The size of a provider’s catalog in a platform affects the exposure that will be given to that provider by session-based recommender systems. Small providers, that are as popular as the big ones, are likely to get under-exposed in the recommendations.
In an ECIR 2021 paper, with Alejandro Ariza, Francesco Fabbri, and Maria Salamó, we highlight side effects over the providers caused by state-of-the-art sesión-based recommendation models. We focus on the music domain and study how artists’ exposure in the recommendation lists is affected by the input data structure, where different session lengths are explored.
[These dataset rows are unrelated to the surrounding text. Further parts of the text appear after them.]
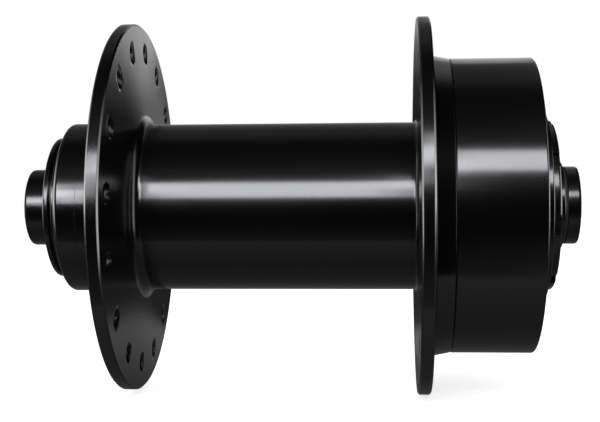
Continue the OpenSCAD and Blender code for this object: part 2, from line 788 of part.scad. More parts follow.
// Enamelled copper wire, wound as one closed coil
module coil_winding() {
    color([0.72, 0.38, 0.2])
    turned(ring(core_d / 2 + bobbin_wall + 2 * seat_gap, bobbin_r - bobbin_wall,
                core_left + bobbin_wall + seat_gap, core_right - bobbin_wall - seat_gap));
}

// Round nut with four spanner slots that clamps the winding against the shoulder
module stator_nut() {
    slot_w = 2.4;
    slot_depth = 0.9;
    color([0.6, 0.6, 0.62])
    difference() {
        turned(ring(axle_d / 2 + seat_gap, stator_nut_d / 2, stator_right,
                    right_bearing_inner));
        round_axle(4, 45)
            translate([stator_nut_d / 2 - slot_depth, -slot_w / 2, stator_right - cut])
                cube([slot_depth + cut, slot_w, stator_nut_len + 2 * cut]);
        wire_channel(axle_d / 2 - cut, axle_d / 2 + wire_d / 2, stator_right - cut,
                     right_bearing_inner + cut);
    }
}

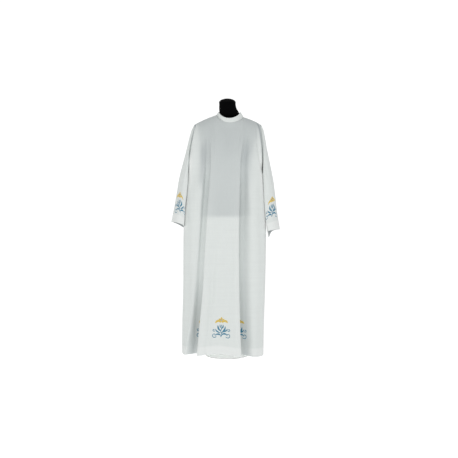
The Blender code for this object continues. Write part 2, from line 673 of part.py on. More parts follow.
def turned_object(name, profile, sides, centre, material, depth_share=1.0):
    """A turned piece from a profile of (radius, height), bottom to top, its depth a share of its width."""
    return stacked_rings(name, [oval(centre, radius, radius * depth_share, height, sides)
                                for radius, height in profile], material)


def build_form():
    """The padded torso and neck in one skin, its domed cap, the socket, pole and base plate."""
    rings = [oval((shift_x, shift_y), half_width, half_depth, height, FORM_SIDES)
             for height, half_width, half_depth, shift_x, shift_y in FORM_SECTIONS]
    stacked_rings("form_torso", rings, BLACK_JERSEY)

    neck = dict(zip(FORM_COLUMNS, FORM_SECTIONS[-1]))
    seat = neck["height"] + PART_GAP
    dome = CAP_TOP - seat - CAP_EDGE_HEIGHT
    rim = neck["half_width"] + CAP_RIM
    profile = [(rim - 0.001, seat), (rim, seat + 0.001), (rim, seat + CAP_EDGE_HEIGHT)]
    for turn in CAP_TURNS:
        rise = math.sin(math.radians(turn)) / math.sin(math.radians(CAP_TURNS[-1]))
        profile.append((rim * math.cos(math.radians(turn)), seat + CAP_EDGE_HEIGHT + dome * rise))
    depth_share = (neck["half_depth"] + CAP_RIM) / rim
    centre = (neck["shift_x"], neck["shift_y"])
    turned_object("form_neck_cap", profile, FORM_SIDES, centre, BLACK_CAP, depth_share)

    under = FORM_SECTIONS[0][0] - PART_GAP
    axis = (0.0, 0.0)
    socket = [(SOCKET_RADIUS * 0.75, under - SOCKET_HEIGHT), (SOCKET_RADIUS, under - SOCKET_HEIGHT + 0.004),
              (SOCKET_RADIUS, under)]
    turned_object("form_socket", socket, 24, axis, STAND_STEEL)
    hub_top = BASE_THICK + HUB_HEIGHT
    base = [(BASE_RADIUS - 0.001, 0.0), (BASE_RADIUS, 0.001), (BASE_RADIUS, BASE_THICK - 0.002),
            (BASE_RADIUS - 0.002, BASE_THICK), (HUB_RADIUS, BASE_THICK), (HUB_RADIUS, hub_top - 0.003),
            (HUB_RADIUS - 0.003, hub_top)]
    turned_object("form_base", base, 40, axis, BASE_PAINT)
    pole = [(POLE_RADIUS, hub_top + PART_GAP), (POLE_RADIUS, under - SOCKET_HEIGHT - PART_GAP)]
    turned_object("form_pole", pole, 20, axis, STAND_STEEL)


def build_button(collar):
    """A flat button at the centre back of the collar, standing just off the band."""
    low, high = collar[1, 0], collar[2, 0]
    middle = blend(low, high, 0.5)
    lean = math.atan2(low[1] - high[1], high[2] - low[2])
    facing = np.array((0.0, math.cos(lean), math.sin(lean)))
    up = np.array((0.0, -math.sin(lean), math.cos(lean)))
    across = np.array((1.0, 0.0, 0.0))
    place = np.array((COLLAR_TOP_BACK[0], middle[1], middle[2]))
    rings = []
    for radius, level in BUTTON_PROFILE:
        centre = place + facing * (BUTTON_STAND_OFF + BUTTON_THICK * level)
        turns = [math.tau * k / BUTTON_SIDES for k in range(BUTTON_SIDES)]
        rings.append([centre + BUTTON_RADIUS * radius * (math.cos(turn) * across + math.sin(turn) * up)
                      for turn in turns])
    stacked_rings("collar_button", rings, BUTTON_PLASTIC)


build_form()
build_button(build_robe())
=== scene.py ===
"""An alb on a limbless dress form: every surface's finish, the fine form of the cloth and its embroidery."""

import math

import bmesh
import bpy
import numpy as np
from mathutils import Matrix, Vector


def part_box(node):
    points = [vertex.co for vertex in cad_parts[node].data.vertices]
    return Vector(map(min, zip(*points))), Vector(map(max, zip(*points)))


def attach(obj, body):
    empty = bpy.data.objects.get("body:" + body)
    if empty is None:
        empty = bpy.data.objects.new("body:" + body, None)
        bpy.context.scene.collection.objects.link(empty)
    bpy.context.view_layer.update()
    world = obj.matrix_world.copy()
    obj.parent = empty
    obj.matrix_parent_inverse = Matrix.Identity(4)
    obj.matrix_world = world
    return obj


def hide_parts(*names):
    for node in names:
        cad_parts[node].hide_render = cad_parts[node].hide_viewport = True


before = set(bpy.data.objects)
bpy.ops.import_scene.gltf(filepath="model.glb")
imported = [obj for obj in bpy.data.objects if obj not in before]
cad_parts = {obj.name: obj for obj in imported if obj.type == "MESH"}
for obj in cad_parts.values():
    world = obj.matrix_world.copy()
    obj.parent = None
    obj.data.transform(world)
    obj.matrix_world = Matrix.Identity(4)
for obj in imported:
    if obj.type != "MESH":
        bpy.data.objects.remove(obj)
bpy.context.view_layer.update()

# ---- The stand ----
# A round steel base plate with a powder coat and a welded hub, and a brushed steel pole that is screwed
# into it. A short socket under the torso takes the top of the pole.

BASE_RADIUS = 0.135
# Edges: how far in each point lies from the radius, and its height.
BASE_EDGE = ((0.0012, 0.0), (0.0003, 0.0004), (0.0, 0.0012), (0.0, 0.0044), (0.0005, 0.0054), (0.0018, 0.006))
BASE_THICK = 0.006
HUB_RADIUS = 0.026
HUB_EDGE = ((0.0, 0.0330), (0.0009, 0.0351), (0.0030, 0.0360))
HUB_TOP = 0.036
WELD = 0.0035
WELD_STEPS = 4
POLE_RADIUS = 0.0125
SOCKET_RADIUS = 0.024
SOCKET_FOOT = 0.8287
SOCKET_EDGE = ((0.0060, 0.0), (0.00192, 0.0012), (0.0, 0.0040), (0.0, 0.0095), (0.0012, 0.0102),
               (0.0012, 0.0118), (0.0, 0.0125), (0.0, 0.0280))
SEAT_GAP = 0.0003          # the play between two parts that are pushed or screwed together


def put_in_scene(name, data):
    """Puts a mesh, a lamp or a camera into the scene, at the origin."""
    piece = bpy.data.objects.new(name, data)
    bpy.context.scene.collection.objects.link(piece)
    return piece


def finished_piece(name, mesh, materials=(), sharp=None):
    """A smooth piece from its mesh; edges that turn more than sharp, in degrees, stay sharp."""
    mesh.shade_smooth()
    if sharp is not None:
        mesh.set_sharp_from_angle(angle=math.radians(sharp))
    for material in materials:
        mesh.materials.append(material)
    return put_in_scene(name, mesh)


def ringed_piece(name, rings, material, sharp=35):
    """A closed piece through rings of points, from the lowest to the highest, with flat ends."""
    sides = len(rings[0])
    faces = [(low + k, low + (k + 1) % sides, low + sides + (k + 1) % sides, low + sides + k)
             for low in range(0, sides * (len(rings) - 1), sides) for k in range(sides)]
    faces.append(tuple(reversed(range(sides))))
    faces.append(tuple(range(sides * (len(rings) - 1), sides * len(rings))))
    mesh = bpy.data.meshes.new(name)
    mesh.from_pydata([point for ring in rings for point in ring], [], faces)
    return finished_piece(name, mesh, [material], sharp)


def level_ring(sides, height, half_width, half_depth, centre):
    """The points of a level ellipse."""
    return [(centre[0] + half_width * math.cos(math.tau * k / sides),
             centre[1] + half_depth * math.sin(math.tau * k / sides), height) for k in range(sides)]


def turned_piece(name, profile, material, sides, centre=(0.0, 0.0), flattened=1.0):
    """A piece turned round an upright axis, from its profile of radii and heights, or flattened in depth."""
    rings = [level_ring(sides, height, radius, radius * flattened, centre) for radius, height in profile]
    return ringed_piece(name, rings, material)


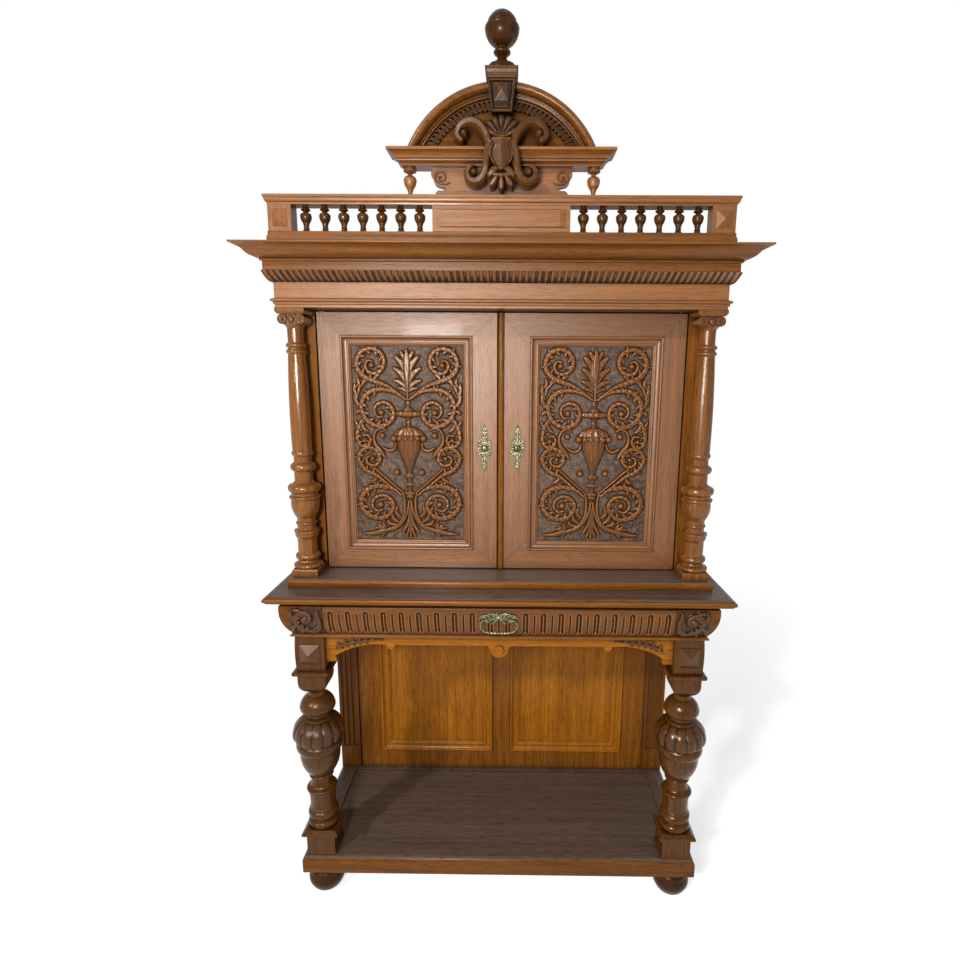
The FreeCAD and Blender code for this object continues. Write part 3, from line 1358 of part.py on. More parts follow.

To assess these phenomena, we consider four session-based systems (namely, Association Rules, S-KNN, GRU4RECC, and NARM) on three types of datasets, with long, short, and mixed playlist length, extracted from the lastfm. We provide measures to characterize disparate treatment between the artists, through a systematic analysis by comparing (i) the exposure received by an artist in the recommendations and (ii) their input representation in the data.
Results
While the paper contains detailed results, here are the main take-home messages:
- S-KNN is the most effective approach in all datasets, minus the long-session one.
- When comparing the datasets, the short-session one (LFM-S) produces the most effective predictions. Hence, when sessions get longer, algorithms cannot capture users’ interests and understand what might be relevant to them.
- NARM returns a distribution of provider exposure closest to the test, thus creating a trade-off between recommendation effectiveness and distribution of providers.
- Longer-session data, reveals that longer sequences of interactions increase the unpredictability for the user, leading to a precarious artists representation.